Esto despertó un interés especial en Martin.

– ¿En qué consiste ese comportamiento?

– Pues delitos violentos, robos, incendios provocados…

– Es decir, que entre las personas con Asperger existe una mayor inclinación a cometer actos violentos, ¿es así?

– Pues… yo no diría que los Asperger sean más proclives a la violencia que otros grupos, pero sí, hay muchos. Ya te dije, tienen un marcado egocentrismo y dificultades para comprender situaciones y sentimientos ajenos. La falta de empatía es un rasgo característico. Simplificando, podría decirse que los afectados de Asperger carecen de sentido común.

– Si una persona… -Martin vaciló un segundo-, si una persona con Asperger apareciese relacionada con un caso de asesinato, ¿habría alguna razón para investigarla a fondo?

Eva se tomó su pregunta en serio y dedicó un buen rato a meditar su respuesta.

– No puedo contestar a eso. Claro que existen, ya te digo, ciertas características en el diagnóstico que bajan el umbral de lo que a nosotros nos impide cometer actos violentos. Pero, al mismo tiempo, hay muy pocos afectados por el síndrome que lleguen al extremo del asesinato. Y, bueno, leo los periódicos y sé a qué caso te refieres -dijo reflexiva, dándole vueltas a la taza de café entre las palmas de las manos-. Según mi opinión, muy personal por cierto, sería peligroso dejarse seducir en ese sentido, no sé si me explico.

Martin asintió. Sabía perfectamente a qué se refería. A lo largo de la historia, muchos inocentes habían sido acusados sólo por ser diferentes. Pero el conocimiento era poder y, pese a todo, tenía la sensación de que le resultaría muy valioso tener más nociones acerca del mundo de Morgan.

– No sabes cómo te agradezco que me hayas dedicado tu tiempo.
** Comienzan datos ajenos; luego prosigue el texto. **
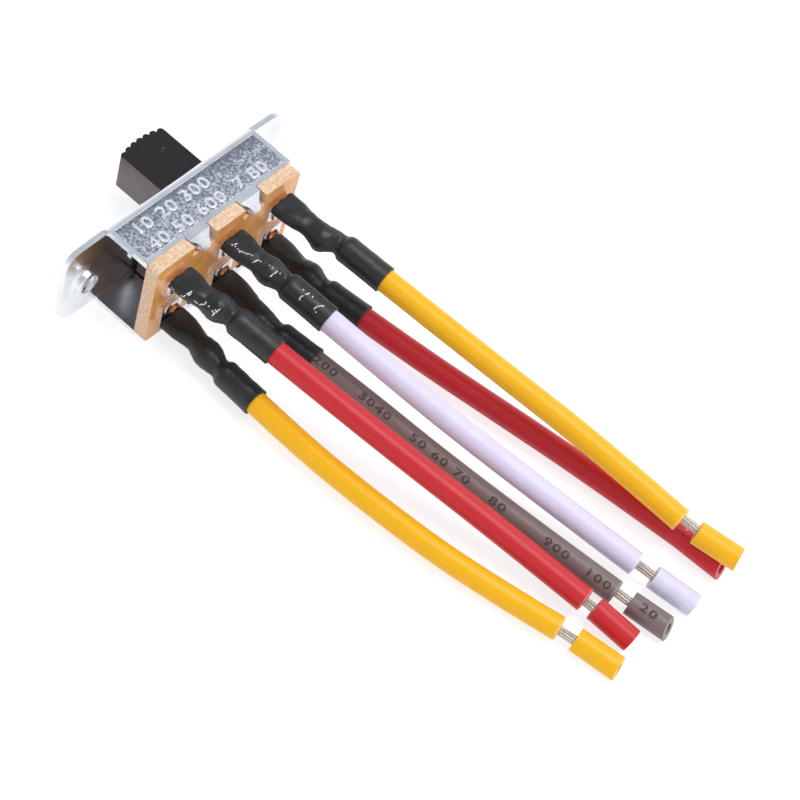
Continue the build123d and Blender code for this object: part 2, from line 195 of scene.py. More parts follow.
def ramp(tree, factor, stops):
    """A colour ramp through (place, colour) stops."""
    made = add_node(tree, "ShaderNodeValToRGB", {"Fac": factor})
    points = made.color_ramp.elements
    while len(points) < len(stops):
        points.new(0.5)
    for point, (place, colour) in zip(points, stops):
        point.position = place
        point.color = linear(colour)
    return made.outputs["Color"]


def new_material(name, **sockets):
    """A material with its Principled shader's uniform values set on the sockets."""
    material = bpy.data.materials.new(name)
    material.use_nodes = True
    tree = material.node_tree
    shader = tree.nodes["Principled BSDF"]
    for socket, value in sockets.items():
        shader.inputs[socket.replace("_", " ")].default_value = value
    return material, tree, shader


def feed(tree, shader, **outputs):
    """Link outputs to the shader's sockets."""
    for socket, output in outputs.items():
        tree.links.new(output, shader.inputs[socket.replace("_", " ")])


def object_place(tree):
    return add_node(tree, "ShaderNodeTexCoord").outputs["Object"]


def per_metre(size):
    """The scale of a noise whose features are about that size."""
    return 1 / size


def zinc_plate(colour):
    """Bright zinc on cold-rolled steel: soft mirror, faintly blue, with a fine rolled grain."""
    material, tree, shader = new_material("zinc_plate", Metallic=1.0)
    place = object_place(tree)
    cloud = add_node(tree, "ShaderNodeTexNoise", {"Vector": place, "Scale": per_metre(3 * MM), "Detail": 4.0})
    tint = ramp(tree, cloud.outputs["Fac"], [(0.3, "#DFE3E8"), (0.7, colour)])
    rough = add_node(
        tree, "ShaderNodeMapRange", {"Value": cloud.outputs["Fac"], "To Min": 0.2, "To Max": 0.32}
    )
    grain = add_node(
        tree, "ShaderNodeTexNoise", {"Vector": place, "Scale": per_metre(0.12 * MM), "Detail": 3.0}
    )
    bump = add_node(
        tree, "ShaderNodeBump",
        {"Height": grain.outputs["Fac"], "Strength": 0.25, "Distance": 0.01 * MM},
    )
    feed(tree, shader, Base_Color=tint, Roughness=rough.outputs["Result"], Normal=bump.outputs["Normal"])
    return material


def zinc_grained(colour):
    """Zinc over a stamped grain, with painted shade: the pits are painted darker and bluer than the crests,
    and the field is painted darker towards the bend.
    """
    material, tree, shader = new_material("zinc_grained", Metallic=1.0, Roughness=0.26)
    place = object_place(tree)
    pits = add_node(
        tree, "ShaderNodeTexNoise", {"Vector": place, "Scale": per_metre(0.32 * MM), "Detail": 4.0}
    )
    # Painted shade: the grain's pits are painted darker and bluer than its crests.
    tint = ramp(tree, pits.outputs["Fac"], [(0.34, "#8A919E"), (0.48, "#B2B8C2"), (0.62, colour)])
    split = add_node(tree, "ShaderNodeSeparateXYZ", {"Vector": place})
    # Painted shade: the field is painted darker and bluer towards the bend, from Y -2.7 mm to -1.3 mm.
    foot = add_node(
        tree, "ShaderNodeMapRange",
        {"Value": split.outputs["Y"], "From Min": -2.7 * MM, "From Max": -1.3 * MM, "To Max": 0.75},
    )
    shaded = add_node(
        tree, "ShaderNodeMix",
        {"Factor": foot.outputs["Result"], "A": tint, "B": linear("#7B8391")}, data_type="RGBA",
    )
    bump = add_node(
        tree, "ShaderNodeBump",
        {"Height": pits.outputs["Fac"], "Strength": 0.6, "Distance": 0.05 * MM},
    )
    feed(tree, shader, Base_Color=shaded.outputs[2], Normal=bump.outputs["Normal"])
    return material


def paper_laminate(face):
    """Phenolic paper laminate: glossy pressed faces, and sheared edges that show the paper's layers."""
    material, tree, shader = new_material("paper_laminate", IOR=1.55)
    coordinates = add_node(tree, "ShaderNodeTexCoord")
    place = coordinates.outputs["Object"]
    split = add_node(tree, "ShaderNodeSeparateXYZ", {"Vector": coordinates.outputs["Normal"]})
    facing = add_node(tree, "ShaderNodeMath", {0: split.outputs["Y"]}, operation="ABSOLUTE")
    on_face = add_node(
        tree, "ShaderNodeMapRange", {"Value": facing.outputs[0], "From Min": 0.55, "From Max": 0.9}
    )
    cloud = add_node(
        tree, "ShaderNodeTexNoise", {"Vector": place, "Scale": per_metre(2.2 * MM), "Detail": 5.0}
    )
    face_colour = ramp(tree, cloud.outputs["Fac"], [(0.25, "#DE9450"), (0.55, face), (0.8, "#F6C184")])
    layered = add_node(
        tree, "ShaderNodeMapping", {"Vector": place, "Scale": (0.8, 1.8, 0.8)}
    )
    fibre = add_node(
        tree, "ShaderNodeTexNoise", {"Vector": layered.outputs["Vector"], "Scale": per_metre(0.4 * MM),
                                     "Detail": 6.0, "Roughness": 0.65}
    )
    edge_colour = ramp(tree, fibre.outputs["Fac"], [(0.3, "#C39672"), (0.5, "#DFBD9B"), (0.7, "#F0DAC6")])
    colour = add_node(
        tree, "ShaderNodeMix",
        {"Factor": on_face.outputs["Result"], "A": edge_colour, "B": face_colour}, data_type="RGBA",
    )
    rough = add_node(
        tree, "ShaderNodeMapRange",
        {"Value": on_face.outputs["Result"], "To Min": 0.75, "To Max": 0.2},
    )
    bump = add_node(
        tree, "ShaderNodeBump",
        {"Height": fibre.outputs["Fac"], "Strength": 0.35, "Distance": 0.03 * MM},
    )
    feed(
        tree, shader, Base_Color=colour.outputs[2], Roughness=rough.outputs["Result"],
        Normal=bump.outputs["Normal"],
    )
    return material


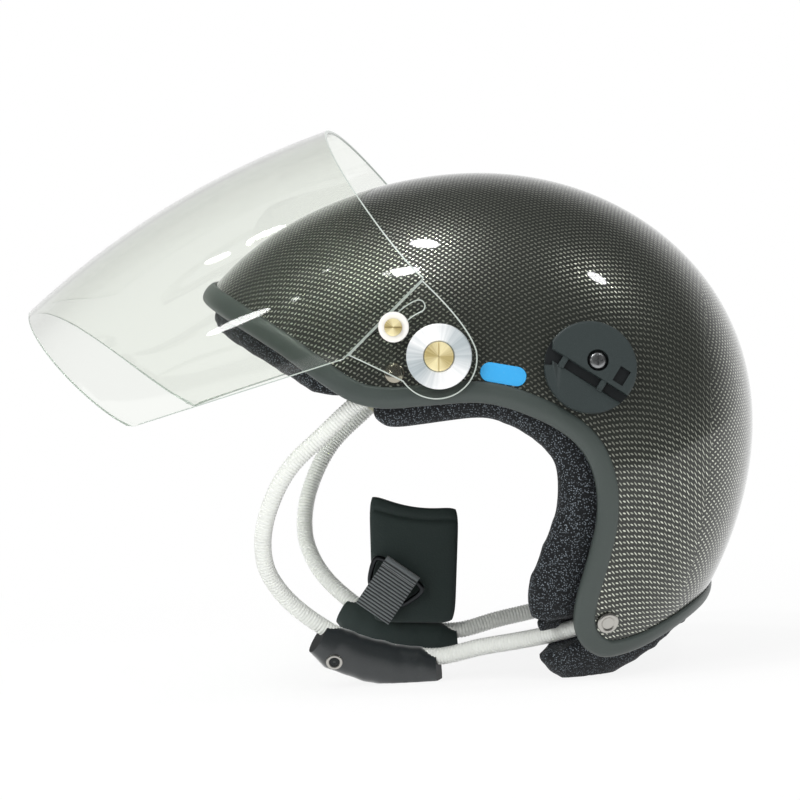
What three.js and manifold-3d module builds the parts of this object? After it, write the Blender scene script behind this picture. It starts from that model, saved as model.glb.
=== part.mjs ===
// Open-face paramotor helmet with a raised clear visor, side mounts for an ear-cup headset,
// two ribbed jaw hoops with leather covers, and a padded throat flap.
// Millimetres. The pieces are drawn round the visor pivot axis: +X is the back of the head,
// -Y the wearer's left and +Z up. The finished group stands on its nape pad and jaw covers.

import * as THREE from 'three';
import { mergeVertices } from 'three/addons/utils/BufferGeometryUtils.js';
import Module from 'manifold-3d';

const wasm = await Module();
wasm.setup();

// Shell: reaches from its centre, half width, wall, and where the centre lies from the pivot.
const half_width = 112;
const rear_reach = 136.5;
const crown_reach = 124.4;
const brow_reach = 155;
const nape_reach = 150;
const shell_wall = 3;
const centre_back = 10;
const centre_drop = 38;
const rest_tilt_deg = 3.75;
const ground_drop = 160;

// How square the shell is, above and below its centre: seen from the side and from the front.
const side_power_top = 2.6;
const side_power_foot = 4;
const width_power_top = 2;
const width_power_foot = 3.4;

// The cut edge as seen from the side, from the brow over the ear to the nape:
// x as a share of the rear reach, z as a share of the crown reach, from the shell's centre.
const rim_shares = [
  [-1.15, 0.6], [-0.985, 0.528], [-0.829, 0.455], [-0.633, 0.342], [-0.445, 0.208],
  [-0.356, 0.158], [-0.261, 0.142], [-0.131, 0.153], [0.04, 0.167], [0.15, 0.151],
  [0.262, 0.108], [0.352, 0.058], [0.426, -0.008], [0.474, -0.09], [0.5, -0.194],
  [0.501, -0.317], [0.48, -0.43], [0.455, -0.528], [0.431, -0.62], [0.42, -0.708],
  [0.434, -0.768], [0.463, -0.802], [0.506, -0.818], [0.6, -0.793], [0.7, -0.738],
  [0.8, -0.672], [0.97, -0.575],
];
const rim_stop_count = 35;
const rim_bend_weight = 60;

// Fits.
const gap = 0.3;
const overrun = 40;
const probe = 0.05;
const weld = 0.001;
const facet_sag = 1.3;

// Rubber edge trim.
const trim_width = 10;
const trim_leg = 1.6;
const trim_web = 2;
const trim_slack = 1.4;
const trim_shares = [
  [-0.85, 0.95], [0.2, 1], [0.95, 0.45], [0.95, -0.45], [0.2, -1], [-0.85, -0.95],
];

// Foam liner and comfort pads.
const liner_thickness = 17;
const liner_setback = 1.2;
const liner_foot = -103.5;
const pad_thickness = 18;
const pad_tuck = 9;
const brow_pad_reach = 12;
const ear_pad_reach = 25;
const nape_pad_reach = 16.5;
const lobe_pad_reach = 30.5;
const crown_pad_thickness = 9;
const crown_pad_middle_deg = 92;
const crown_pad_long_deg = 52;
const crown_pad_side_deg = 38;
const crown_pad_channel_share = 0.78;
const pad_seam_depth = 1.6;
const foot_flat = 0.5;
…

Espero que los recados que dejaste de hacer por mi causa no fuesen muy importantes.

– Qué va -aseguró Eva mientras se levantaba para acompañarlo a la salida-. Era sólo una renovación del armario, que ya la voy necesitando. En otras palabras, nada que no pueda hacer la semana que viene.

Fue con él hasta el guardarropa y esperó a que se pusiese la cazadora, que ya estaba algo más seca.

– Vaya porquería de tiempo para salir -comentó Eva.

Los dos veían por la ventana el chaparrón, que formaba grandes charcos en la plaza.

– Sí, podemos jurar que es otoño -respondió Martin mientras le estrechaba la mano para despedirse.

– Gracias por el almuerzo, por cierto. Y si tienes más preguntas, llama cuando quieras. Me ha encantado refrescar lo que sabía sobre el tema. No es frecuente toparse con ese síndrome.

– Claro, si nos hace falta, te doy un toque. Gracias otra vez.